De resto, em nenhum momento Benjamin Netanyahu apresentou um plano de paz ou o que o seu Governo idealiza para viabilizar a criação do Estado palestino, realidade que faz levantar muitas dúvidas quando diz pretender trabalhar para e pela paz. Netanyahu, tal como no discurso que fez na Assembleia-Geral da ONU, tem conseguido fazer a Administração Trump enxergar o que se passa na região sob a sua lente e, com algum sucesso, desviar as atenções dos problemas que precisa de resolver para mais facilmente alcançar-se a paz. Se é verdade que, por um lado, há sectores que resistem a reconhecer o direito do povo judeu a um Estado, nada indica hoje que esta realidade seja reversível e nem é este o principal problema.
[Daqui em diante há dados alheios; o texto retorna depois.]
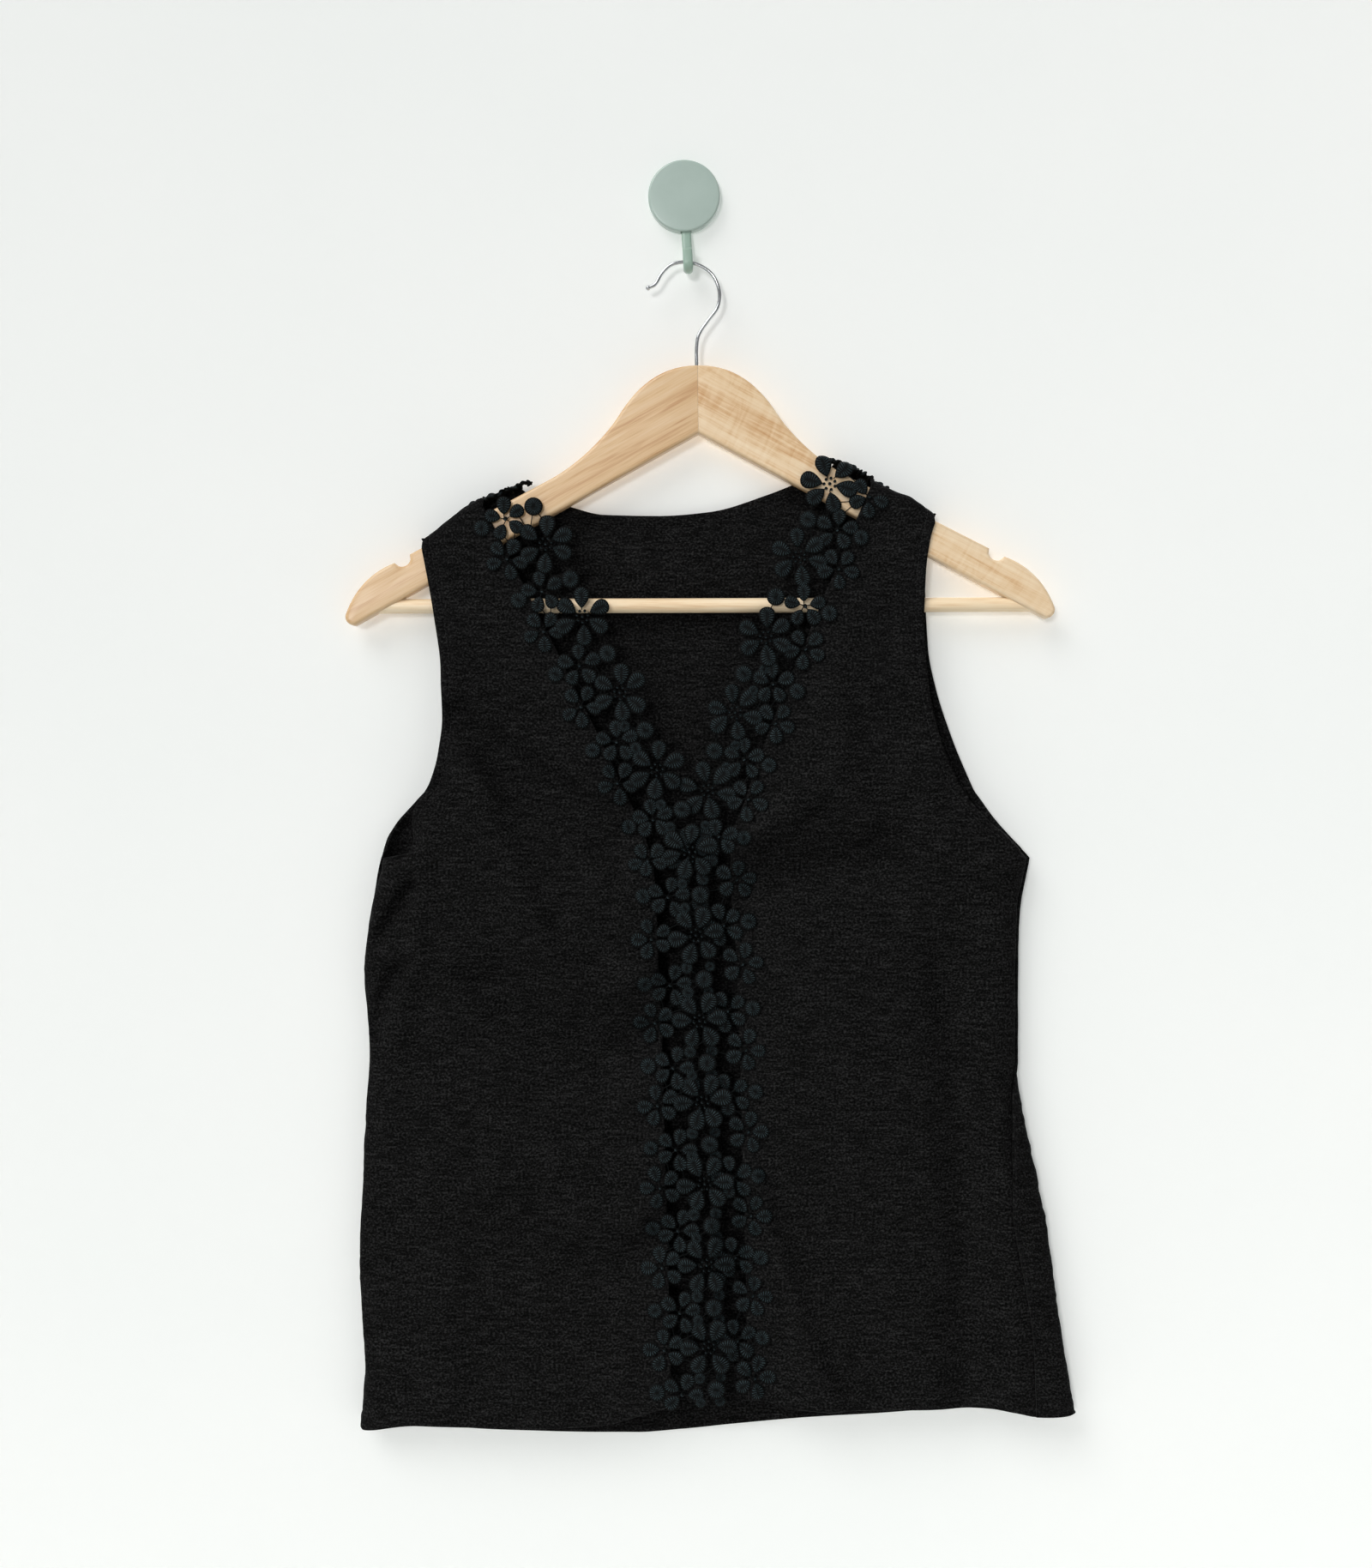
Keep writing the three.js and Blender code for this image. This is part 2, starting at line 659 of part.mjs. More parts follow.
function arm(sign) {
  const block = new THREE.ExtrudeGeometry(armShape(sign), {
    depth: HANGER_THICKNESS - 2 * ARM_ROUNDING,
    bevelThickness: ARM_ROUNDING,
    bevelSize: ARM_ROUNDING,
    bevelOffset: -ARM_ROUNDING,
    bevelSegments: 3,
    curveSegments: 10,
  });
  stood(block, HANGER_THICKNESS - 2 * ARM_ROUNDING);
  const other = new THREE.BoxGeometry(40, 40, 2 * TIP_DROP);
  other.translate(sign * (GAP / 2 - 20), -HANGER_DEPTH, 0);
  return geometryOf(solid(block).subtract(solid(other)));
}

// The round bar, with its ends cut off along the undersides of the arms.
function bar() {
  const underside = (drop) => ((drop - MITRE_HEIGHT) * (HANGER_SPAN / 2 - 7)) / (TIP_DROP - MITRE_HEIGHT);
  const rod = new THREE.CylinderGeometry(BAR_DIAMETER / 2, BAR_DIAMETER / 2, 2, 20, 1);
  rod.rotateZ(Math.PI / 2);
  const corners = rod.attributes.position;
  for (let i = 0; i < corners.count; i++) {
    const end = Math.sign(corners.getX(i));
    const height = corners.getZ(i) - BAR_DROP - BAR_LEAN * end;
    corners.setXYZ(i, end * (underside(-height) - 3 * GAP), corners.getY(i) - HANGER_DEPTH, height);
  }
  return closed(rod);
}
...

O problema que, infelizmente a actual administração americana não ajuda em absolutamente nada, consiste na indisponibilidade do actual Governo de direita para viabilizar a criação do Estado palestino e fazer a paz com todos Estados vizinhos.
Hoje o tema do processo de paz com os palestinos deixou de constar na agenda de Netanyahu e não vai ser estranho, nem inocente se o actual Governo de direita em Israel condicionar a paz e a criação do Estado palestino ao total desmantelamento do programa nuclear iraniano que, segundo a Agência Internacional para Energia Atómica (AIEA), é civil.
A obsessão de Benjamin Netanyahu para com o Irão serve para desviar as atenções às iniciativas para se avançar com o processo de paz israelo-palestiniano, enquanto “os factos no terreno” complicam a cada dia que passa a possível contiguidade do território de um futuro estado para os palestinos.
Esta e outras constituem uma das razões que leva todo o mundo a duvidar da promessa feita em tempos pelo Presidente americano, Donald Trump, de apresentar um plano de paz para o processo de paz israelo-palestino. Depois da desautorização do presidente da ANP de que América não seja o único mediador, atendendo a mediação desonesta por parte, nada indica que Trump apresente um plano equilibrado, justo e que tenha em linha de conta os reais interesses dos palestinos, enquanto durarem as “fintas” de Benjamin Netanyahu.